I calculated this integral below : $$ \int_{-\pi/2}^{\pi/2} \cos(x)\cos(nx) dx $$
And I got this result : $\dfrac{\left(\left(n-1\right)\sin\left(\frac{{\pi}n+{\pi}}{2}\right)+\left(n+1\right)\sin\left(\frac{{\pi}n-{\pi}}{2}\right)\right)}{n^2-1}$
I had a check at the end at the solution : $-\dfrac{2\cos\left(\frac{{\pi}n}{2}\right)}{n^2-1}$
So apparently there is some kind of simplification to do but I don't actually know how .
$\sin (\frac {n\pi} 2+\frac {\pi} 2)=\cos (\frac {n \pi} 2)$ and $\sin (\frac {n\pi} 2-\frac {\pi} 2)=-\cos (\frac {n \pi} 2)$.
[$\sin (\frac {\pi} 2+\theta)=\cos (\theta)$ and $\sin (\theta -\frac {\pi} 2)=-\sin (\frac {\pi} 2-\theta)=-\cos (\theta)$]
Observe that $$\sin\left(\frac{\pi n+ \pi}{2}\right)=\sin\left(\frac{\pi n}{2}\right)\cos\left(\frac{\pi}{2}\right)+ \sin\left(\frac{\pi}{2}\right)\cos\left(\frac{\pi n}{2}\right) = \cos\left(\frac{\pi n}{2}\right)$$ $$\sin\left(\frac{\pi n- \pi}{2}\right)=\sin\left(\frac{\pi n}{2}\right)\cos\left(\frac{\pi}{2}\right)- \sin\left(\frac{\pi}{2}\right)\cos\left(\frac{\pi n}{2}\right) = -\cos\left(\frac{\pi n}{2}\right)$$ when $n\in\mathbb{N}$.
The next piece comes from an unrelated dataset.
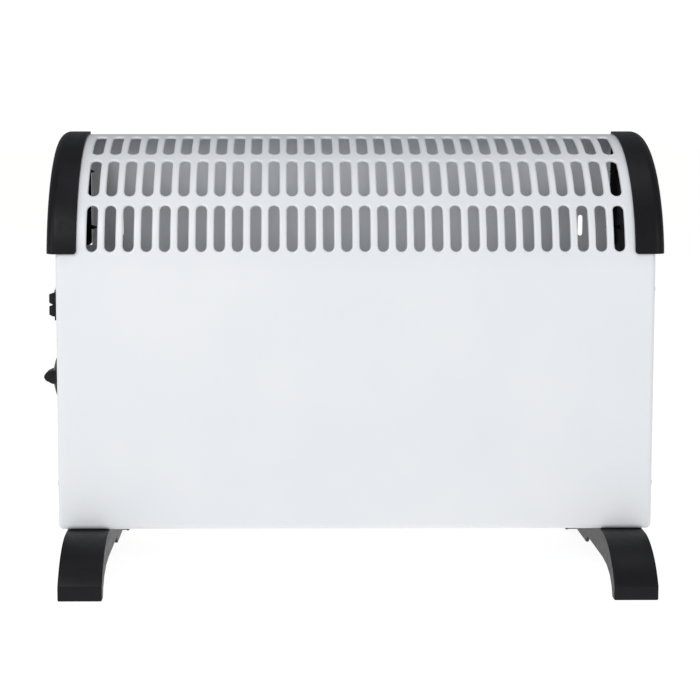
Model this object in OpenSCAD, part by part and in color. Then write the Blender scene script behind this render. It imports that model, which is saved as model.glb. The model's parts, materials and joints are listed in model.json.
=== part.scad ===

Then, \begin{equation*} \begin{split} (n-1)\sin\left(\frac{\pi n+ \pi}{2}\right) & + (n+1)\sin\left(\frac{\pi n- \pi}{2}\right) = (n-1)\cos\left(\frac{\pi n}{2}\right) - (n+1)\cos\left(\frac{\pi n}{2}\right) \\ & = -2\cos\left(\frac{\pi n}{2}\right) \end{split} \end{equation*}
Use Prosthaphaeresis Formulas,
$$n\left(\sin\dfrac{(n+1)\pi}2+\sin\dfrac{(n-1)\pi}2\right)-\left(\sin\dfrac{(n+1)\pi}2-\sin\dfrac{(n-1)\pi}2\right)$$
$$=2n\sin\dfrac{n\pi}2\cos\dfrac\pi2-2\cos\dfrac{n\pi}2\sin\dfrac\pi2$$
Alternatively,
like Evaluate the integral $\int^{\frac{\pi}{2}}_0 \frac{\sin^3x}{\sin^3x+\cos^3x}\,\mathrm dx$.,
as $\cos x\cdot\cos(nx)$ is an even function using Werner Formulas,
$$\int_{-a}^a\cos x\cdot\cos(nx)\ dx=2\int_0^a\dfrac{\cos(n-1)x+\cos(n+1)x}2\ dx$$